Ein Artikel in der aktuellen „Psychologie Heute“ beschreibt Einsamkeit als zeitgenössisches Phänomen und bezieht sich dabei in erster Linie auf psychosoziale und psychophysiologische Aspekte.
Isolation (durch die Anderen) und Rückzug (des Einzelnen) werden hier genannt und daraus resultierend fehlendes Eingebunden-sein in soziale Strukturen. Sicherlich gibt es weniger Familienzusammenhalte als noch vor 60 Jahren und immer mehr Single-Haushalte.
Aber nicht wenige Menschen leben auch bewusst allein und sind deshalb nicht einsam.
Daneben entwickeln sich neue Konzepte des Miteinander-lebens.
Entscheidend scheint mir hier die Frage: habe ich bewusst die Entscheidung getroffen, allein zu leben oder bin ich allein und einsam?

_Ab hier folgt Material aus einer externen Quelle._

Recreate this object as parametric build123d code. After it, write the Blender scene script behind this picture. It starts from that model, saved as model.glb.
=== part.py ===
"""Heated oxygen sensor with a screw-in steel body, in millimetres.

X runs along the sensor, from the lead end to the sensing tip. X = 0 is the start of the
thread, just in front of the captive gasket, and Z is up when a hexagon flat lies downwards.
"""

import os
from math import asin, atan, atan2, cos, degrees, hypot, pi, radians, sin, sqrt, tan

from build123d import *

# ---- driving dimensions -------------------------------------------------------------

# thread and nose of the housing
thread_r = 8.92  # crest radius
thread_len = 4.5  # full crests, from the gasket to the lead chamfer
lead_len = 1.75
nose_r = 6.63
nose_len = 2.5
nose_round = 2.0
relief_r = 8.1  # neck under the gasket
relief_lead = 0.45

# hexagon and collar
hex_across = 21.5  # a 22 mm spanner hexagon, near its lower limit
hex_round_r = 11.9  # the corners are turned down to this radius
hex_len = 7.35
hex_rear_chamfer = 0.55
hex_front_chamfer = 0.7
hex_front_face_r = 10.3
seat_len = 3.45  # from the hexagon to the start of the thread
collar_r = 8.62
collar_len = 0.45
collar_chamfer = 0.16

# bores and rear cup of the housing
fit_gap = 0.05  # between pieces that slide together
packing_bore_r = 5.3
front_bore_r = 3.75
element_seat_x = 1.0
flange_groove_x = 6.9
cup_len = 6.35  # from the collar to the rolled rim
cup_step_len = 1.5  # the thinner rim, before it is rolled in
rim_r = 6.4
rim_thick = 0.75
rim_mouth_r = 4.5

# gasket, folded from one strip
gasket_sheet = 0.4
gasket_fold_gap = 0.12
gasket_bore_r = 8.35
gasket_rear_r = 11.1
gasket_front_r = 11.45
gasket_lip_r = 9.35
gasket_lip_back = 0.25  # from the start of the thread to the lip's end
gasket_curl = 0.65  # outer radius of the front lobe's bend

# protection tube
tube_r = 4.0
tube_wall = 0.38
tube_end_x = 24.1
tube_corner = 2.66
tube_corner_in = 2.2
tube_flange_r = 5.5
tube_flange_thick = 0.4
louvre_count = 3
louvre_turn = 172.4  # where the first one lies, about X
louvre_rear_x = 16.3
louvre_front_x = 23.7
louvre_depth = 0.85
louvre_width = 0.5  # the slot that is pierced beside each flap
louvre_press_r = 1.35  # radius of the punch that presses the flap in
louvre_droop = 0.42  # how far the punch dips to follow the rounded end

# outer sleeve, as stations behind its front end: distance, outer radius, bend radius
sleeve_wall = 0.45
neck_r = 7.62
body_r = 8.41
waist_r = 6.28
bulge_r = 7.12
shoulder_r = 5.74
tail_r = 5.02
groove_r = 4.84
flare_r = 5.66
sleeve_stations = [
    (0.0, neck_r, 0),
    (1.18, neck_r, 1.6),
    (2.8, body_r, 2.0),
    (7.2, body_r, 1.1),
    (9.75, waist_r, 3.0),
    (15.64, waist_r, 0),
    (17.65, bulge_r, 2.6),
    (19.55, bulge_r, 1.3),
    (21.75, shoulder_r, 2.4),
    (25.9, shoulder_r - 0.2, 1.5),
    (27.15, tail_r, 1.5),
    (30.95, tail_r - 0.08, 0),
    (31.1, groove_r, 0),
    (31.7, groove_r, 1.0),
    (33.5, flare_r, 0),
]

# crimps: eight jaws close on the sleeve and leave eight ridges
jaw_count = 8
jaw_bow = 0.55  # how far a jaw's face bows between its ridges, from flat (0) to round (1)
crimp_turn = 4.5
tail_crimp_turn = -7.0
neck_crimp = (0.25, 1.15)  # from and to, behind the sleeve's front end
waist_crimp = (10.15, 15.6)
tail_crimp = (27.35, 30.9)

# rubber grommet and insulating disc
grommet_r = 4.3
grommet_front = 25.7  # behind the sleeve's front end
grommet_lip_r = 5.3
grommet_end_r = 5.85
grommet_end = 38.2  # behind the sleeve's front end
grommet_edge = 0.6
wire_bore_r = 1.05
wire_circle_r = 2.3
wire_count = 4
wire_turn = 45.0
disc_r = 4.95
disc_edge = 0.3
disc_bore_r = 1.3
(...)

Das große Drama des Alleinseins zeigt sich erst im Gefühl des „Nicht-aus-sich-heraus-Könnens“, bzw. des „Sich-nicht-weg-bewegen-Könnens“.

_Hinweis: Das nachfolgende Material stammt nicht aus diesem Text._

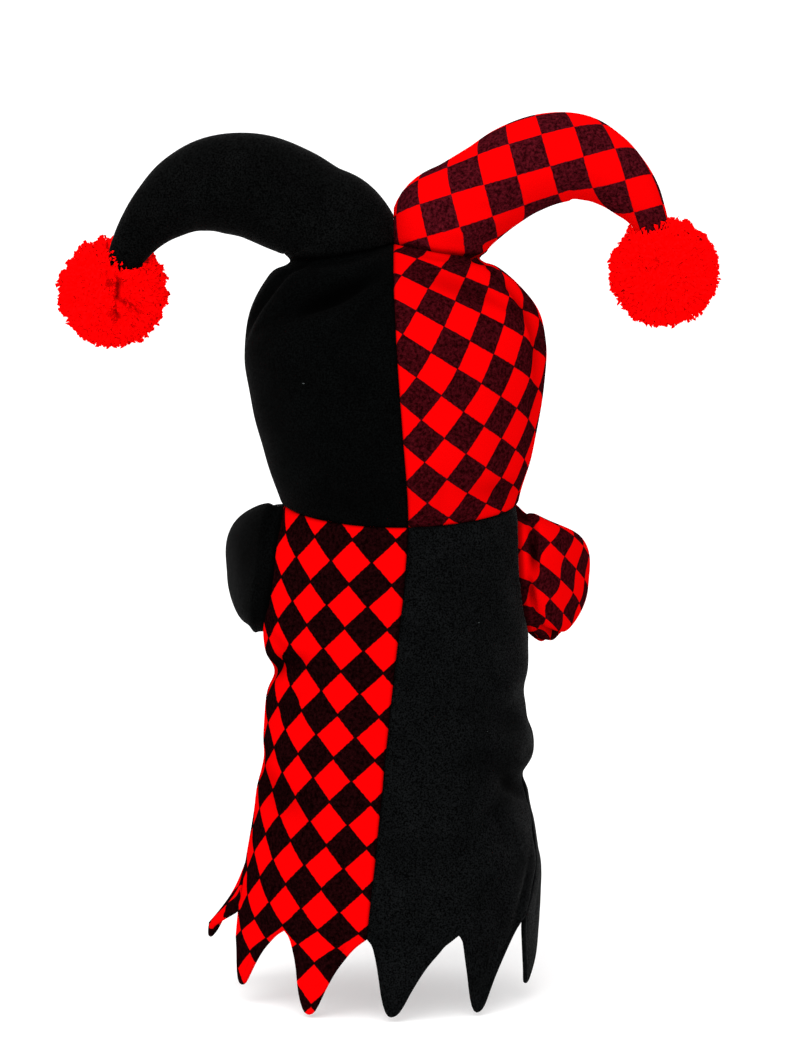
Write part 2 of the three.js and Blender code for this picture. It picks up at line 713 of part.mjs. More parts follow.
// Sleeve surface: "turn" runs round it from the rear, and "along" from the armhole to the cuff.
function sleeveSmooth(side, shape, creases) {
  const cuffCentre = new THREE.Vector3(...shape.cuff);
  const faces = new THREE.Vector3(...shape.faces).normalize();
  const outward = new THREE.Vector3().crossVectors(new THREE.Vector3(0, 0, 1), faces).normalize();
  if (outward.x * side < 0) outward.negate();
  const upward = new THREE.Vector3().crossVectors(faces, outward).normalize();
  if (upward.z < 0) upward.negate();
  return (turn, along) => {
    const start = armholeRim(side, turn, SEAM_GAP);
    start.x -= side * CLOTH * 0.5;
    const end = cuffCentre
      .clone()
      .addScaledVector(outward, shape.halfWidth * Math.cos(turn))
      .addScaledVector(upward, shape.halfHeight * Math.sin(turn));
    const rear = (1 + Math.cos(turn)) / 2;
    const top = Math.max(Math.sin(turn), 0);
    const straight = THREE.MathUtils.lerp(shape.leaves[1], shape.leaves[0], rear);
    const leave = new THREE.Vector3(side * straight, 0, shape.lift * top);
    const arriving = shape.arrives * THREE.MathUtils.lerp(0.55, 1, rear);
    const arrive = faces.clone().multiplyScalar(arriving);
    const [t2, t3] = [along ** 2, along ** 3];
    const at = start.multiplyScalar(2 * t3 - 3 * t2 + 1);
    at.addScaledVector(leave, t3 - 2 * t2 + along);
    at.addScaledVector(end, -2 * t3 + 3 * t2);
    at.addScaledVector(arrive, t3 - t2);
    const middle = new THREE.Vector3(side * MEAN_RADIUS, ARMHOLE.y, ARMHOLE.z).lerp(cuffCentre, along);
    const fromSeam = THREE.MathUtils.smoothstep(along, 0, 0.25);
    const [puffRear, puffTop, puffFront, puffLow] = shape.puff;
    const puff =
      (Math.cos(turn) > 0 ? puffRear : puffFront) * Math.cos(turn) ** 2 +
      (Math.sin(turn) > 0 ? puffTop : puffLow) * Math.sin(turn) ** 2;
    const corner = Math.cos(turn) > 0 ? Math.sin(2 * turn) ** 2 * shape.corners[turn < Math.PI ? 0 : 1] : 0;
    const swell = (puff + corner) * fromSeam * Math.sin(Math.PI * along);
    const dent = creases.reduce((sum, crease) => {
      const past = turn - radians(crease.around) + Math.PI;
      const off = (THREE.MathUtils.euclideanModulo(past, Math.PI * 2) - Math.PI) / radians(crease.spread);
      const offAlong = (along - crease.along) / crease.reach;
      return sum + crease.depth * Math.exp(-(off ** 2) - offAlong ** 2);
    }, 0);
    const outwardHere = at.clone().sub(middle).normalize();
    return at.addScaledVector(outwardHere, swell - dent * fromSeam);
  };
}

function sleeve(side, shape, creaseRows) {
  const surface = sleeveSmooth(side, shape, named(SLEEVE_CREASE_COLUMNS, creaseRows));
  const layer = (inward) =>
    Array.from({ length: SLEEVE_ROWS + 1 }, (_, row) =>
      Array.from({ length: SLEEVE_AROUND }, (_, i) => {
        const turn = (i / SLEEVE_AROUND) * Math.PI * 2;
        const along = row / SLEEVE_ROWS;
        if (!inward) return surface(turn, along);
        const held = THREE.MathUtils.clamp(along, 0.02, 0.98);
        const across = surface(turn + 0.03, held).sub(surface(turn - 0.03, held));
        const down = surface(turn, held + 0.02).sub(surface(turn, held - 0.02));
        const normal = across.cross(down).normalize().multiplyScalar(side);
        return surface(turn, along).addScaledVector(normal, inward);
      }),
    );
  return shellGeometry(layer(0), layer(CLOTH), true);
}

const LEFT = -1;
const RIGHT = 1;

const costume = new THREE.Group();
costume.name = "jester_costume";

const hood = new THREE.Group();
hood.add(part("hood_left", hoodPanel(LEFT), BLACK_FLEECE));
hood.add(part("hood_right", hoodPanel(RIGHT), RED_CHECK));
hood.add(part("horn_left", horn(LEFT, LEFT_HORN), BLACK_FLEECE));
hood.add(part("horn_right", horn(RIGHT, RIGHT_HORN), RED_CHECK));
hood.add(part("pompom_left", pompom(POMPOM_LEFT, LEFT_HORN), RED_YARN));
hood.add(part("pompom_right", pompom(POMPOM_RIGHT, RIGHT_HORN), RED_YARN));
costume.add(hood);

const body = new THREE.Group();
body.add(part("back_left", cutBodyPanel(LEFT, false), RED_CHECK));
body.add(part("back_right", cutBodyPanel(RIGHT, false), BLACK_FLEECE));
body.add(part("front_left", cutBodyPanel(LEFT, true), RED_CHECK));
body.add(part("front_right", cutBodyPanel(RIGHT, true), BLACK_FLEECE));
body.add(part("sleeve_left", sleeve(LEFT, SLEEVES.left, SLEEVE_CREASES.left), BLACK_FLEECE));
body.add(part("sleeve_right", sleeve(RIGHT, SLEEVES.right, SLEEVE_CREASES.right), RED_CHECK));
costume.add(body);

export default costume;
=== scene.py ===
"""Looks of a two-horned jester costume for a small dog, worn upright and seen from its back.

Metres in Blender; the tables below are millimetres, in the same frame as the CAD part.
"""

from __future__ import annotations

import logging
import math
import sys
from dataclasses import dataclass
from enum import Enum

import bmesh
import bpy
import numpy as np
from mathutils import Matrix, Vector

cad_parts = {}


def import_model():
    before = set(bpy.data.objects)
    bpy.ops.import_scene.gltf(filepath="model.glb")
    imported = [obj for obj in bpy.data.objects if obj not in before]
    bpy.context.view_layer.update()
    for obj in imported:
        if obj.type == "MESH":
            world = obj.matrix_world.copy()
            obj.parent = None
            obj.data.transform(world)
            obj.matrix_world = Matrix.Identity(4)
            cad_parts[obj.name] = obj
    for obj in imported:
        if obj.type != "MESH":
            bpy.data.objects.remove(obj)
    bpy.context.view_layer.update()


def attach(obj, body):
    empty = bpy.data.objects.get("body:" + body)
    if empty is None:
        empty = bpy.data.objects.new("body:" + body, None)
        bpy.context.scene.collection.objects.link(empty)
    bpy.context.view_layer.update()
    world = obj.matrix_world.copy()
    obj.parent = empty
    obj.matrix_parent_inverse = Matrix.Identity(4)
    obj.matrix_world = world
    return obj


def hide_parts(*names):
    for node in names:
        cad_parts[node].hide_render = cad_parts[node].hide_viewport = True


LOG = logging.getLogger("costume")
MM = 0.001

CLOTH = 2.0
HALF_GAP = 0.01
SEAM_GAP = 0.02
SEEN_GAP = 0.002  # half of what is left open between two sewn edges
MEAN_RADIUS = 62.0
GAP_TURN = SEEN_GAP / MEAN_RADIUS
NAPE_Z, SHOULDER_Z, THROAT_Z = 0.0, 5.0, -4.0
HEM_VALLEY_Z, BELLY_RISE = -191.0, 20.0
POINT_TURN = 36.0
HEM_SIDE_TURN = 72.0
SWING_FROM_Z, SWING_CURVE = -146.0, 2.4
ABOVE_POINTS = 10.0
HOOD_TOP_Z, CROWN_X, NECK_BLEND, CROWN_FADE = 130.0, -3.0, 0.22, 0.1
HORN_FLAT = 0.92
FLOOR_Z = -230.0
TURN_STEP = 0.01  # to either side, where a form's slope is measured
FAR = 99.0


class Side(Enum):
    """The wearer's own sides, with the sign of X."""

    LEFT = -1
    RIGHT = 1


@dataclass(frozen=True)
class Table:
    """Rows of numbers in named columns, read as smooth curves over the first one."""

    names: tuple[str, ...]
    rows: tuple[tuple[float, ...], ...]

    def curve(self, name: str, at: np.ndarray) -> np.ndarray:
        """The smooth value of a column.

        Args:
            name: The column to read.
            at: Values of the first column.

        Returns:
            The column's values there, from a cubic through the rows.
        """
        grid = np.array(self.rows, dtype=float)
        if grid[0, 0] > grid[-1, 0]:
            grid = grid[::-1]
        return hermite(grid[:, 0], grid[:, self.names.index(name)], at)


def hermite(keys: np.ndarray, values: np.ndarray, at: np.ndarray) -> np.ndarray:
    """A cubic through points.

    Args:
        keys: Where the points are, rising.
        values: Their values.
        at: Where to read the curve; it is held at its ends.

    Returns:
        The curve's values.
    """
    at = np.asarray(at, dtype=float)
    slopes = np.empty(len(keys))
    slopes[1:-1] = (values[2:] - values[:-2]) / (keys[2:] - keys[:-2])
    slopes[0] = (values[1] - values[0]) / (keys[1] - keys[0])
    slopes[-1] = (values[-1] - values[-2]) / (keys[-1] - keys[-2])
    i = np.clip(np.searchsorted(keys, at, side="left") - 1, 0, len(keys) - 2)
    span = keys[i + 1] - keys[i]
    t = np.clip((at - keys[i]) / span, 0, 1)
    t2, t3 = t * t, t * t * t
    return (
        (2 * t3 - 3 * t2 + 1) * values[i]
        + (t3 - 2 * t2 + t) * span * slopes[i]
        + (3 * t2 - 2 * t3) * values[i + 1]
        + (t3 - t2) * span * slopes[i + 1]
    )


def smoothstep(at: np.ndarray, low: float, high: float) -> np.ndarray:
    """A soft step from 0 at low to 1 at high."""
    t = np.clip((np.asarray(at, dtype=float) - low) / (high - low), 0, 1)
    return t * t * (3 - 2 * t)


def lerp(a: np.ndarray | float, b: np.ndarray | float, share: np.ndarray | float) -> np.ndarray:
    """The value a share of the way from a to b."""
    return a + (b - a) * share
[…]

Das Gefühl von Einsamkeit als Folge sozialer Isolation lässt sich nicht allein als mechanistisches Modell im Sinne von fehlendem Eingebunden sein in eine sichtbare soziale Struktur begreifen.
Hier geht es auch um die innerpsychische Struktur.
In dem Artikel wird das Alleinsein von dem Gefühl der Einsamkeit unterschieden.
Diese Unterscheidung ist weniger einfach, als es den Anschein hat.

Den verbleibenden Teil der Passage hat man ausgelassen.